BEGIN Source data

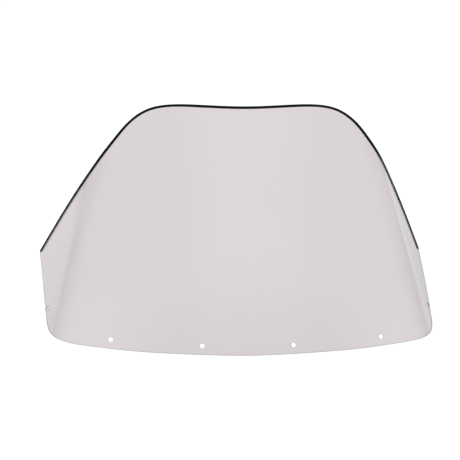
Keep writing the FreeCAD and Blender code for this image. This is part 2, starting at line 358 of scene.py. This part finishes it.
def build_sheet(materials):
    """Front and back faces, joined by rounded walls round the outline and the holes."""
    cut, cut_outward = outline(2.0)
    # wall: points, directions away from the material, insets and heights of its rings
    walls = [(cut, cut_outward, *rounded(EDGE_R, 6))]
    for centre in HOLES:
        circle = unit_circle(48)
        walls.append((centre + HOLE_R * circle, -circle, *rounded(BREAK_R, 4)))
    flat, triangles, ring_indices = triangulate(
        [points - outward * insets[0] for points, outward, insets, _ in walls])

    face_count = len(flat)
    positions = [bent(flat, SHEET_T / 2), bent(flat, -SHEET_T / 2)]
    flats = [flat, flat]
    quads = []
    count = 2 * face_count
    for (points, outward, insets, heights), front in zip(walls, ring_indices):
        n = len(points)
        rings = [front]
        for inset, height in zip(insets[1:-1], heights[1:-1]):
            ring = points - outward * inset
            positions.append(bent(ring, height))
            flats.append(ring)
            rings.append(count + np.arange(n))
            count += n
        rings.append(front + face_count)
        for near, far in zip(rings, rings[1:]):
            quads += [(near[i], near[(i + 1) % n], far[(i + 1) % n], far[i]) for i in range(n)]
    flats = np.vstack(flats)
    faces = list(np.vstack([triangles, triangles[:, ::-1] + face_count])) + quads
    slots = np.r_[np.zeros(2 * len(triangles)), np.ones(len(quads))]
    return make_object("screen_sheet_body", np.vstack(positions), faces, slots, materials, {
        "edge_mm": distance(flats, cut),
        "hole_mm": np.abs(hole_distance(flats) - HOLE_R),
        "bend_phi": np.abs(np.arctan2(flats[:, 0], APEX_H - flats[:, 1])),
        "flat_x": flats[:, 0],
        "flat_z": flats[:, 1]})


# ------------------------------------------------------------------ trim and glue
# Sections are (outward from the edge in the sheet, along the normal to the front).
def arc(centre, radius, start, end, segments):
    """Section points on an arc; angles in degrees."""
    return [(centre[0] + radius * math.cos(a), centre[1] + radius * math.sin(a))
            for a in np.radians(np.linspace(start, end, segments + 1))]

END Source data

* Task objective *
Recopy all the lines exactly as they appear.

* Exercise answer *
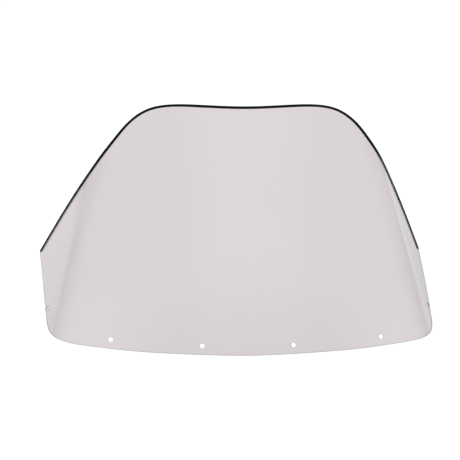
Keep writing the FreeCAD and Blender code for this image. This is part 2, starting at line 358 of scene.py. This part finishes it.
def build_sheet(materials):
    """Front and back faces, joined by rounded walls round the outline and the holes."""
    cut, cut_outward = outline(2.0)
    # wall: points, directions away from the material, insets and heights of its rings
    walls = [(cut, cut_outward, *rounded(EDGE_R, 6))]
    for centre in HOLES:
        circle = unit_circle(48)
        walls.append((centre + HOLE_R * circle, -circle, *rounded(BREAK_R, 4)))
    flat, triangles, ring_indices = triangulate(
        [points - outward * insets[0] for points, outward, insets, _ in walls])

    face_count = len(flat)
    positions = [bent(flat, SHEET_T / 2), bent(flat, -SHEET_T / 2)]
    flats = [flat, flat]
    quads = []
    count = 2 * face_count
    for (points, outward, insets, heights), front in zip(walls, ring_indices):
        n = len(points)
        rings = [front]
        for inset, height in zip(insets[1:-1], heights[1:-1]):
            ring = points - outward * inset
            positions.append(bent(ring, height))
            flats.append(ring)
            rings.append(count + np.arange(n))
            count += n
        rings.append(front + face_count)
        for near, far in zip(rings, rings[1:]):
            quads += [(near[i], near[(i + 1) % n], far[(i + 1) % n], far[i]) for i in range(n)]
    flats = np.vstack(flats)
    faces = list(np.vstack([triangles, triangles[:, ::-1] + face_count])) + quads
    slots = np.r_[np.zeros(2 * len(triangles)), np.ones(len(quads))]
    return make_object("screen_sheet_body", np.vstack(positions), faces, slots, materials, {
        "edge_mm": distance(flats, cut),
        "hole_mm": np.abs(hole_distance(flats) - HOLE_R),
        "bend_phi": np.abs(np.arctan2(flats[:, 0], APEX_H - flats[:, 1])),
        "flat_x": flats[:, 0],
        "flat_z": flats[:, 1]})


# ------------------------------------------------------------------ trim and glue
# Sections are (outward from the edge in the sheet, along the normal to the front).
def arc(centre, radius, start, end, segments):
    """Section points on an arc; angles in degrees."""
    return [(centre[0] + radius * math.cos(a), centre[1] + radius * math.sin(a))
            for a in np.radians(np.linspace(start, end, segments + 1))]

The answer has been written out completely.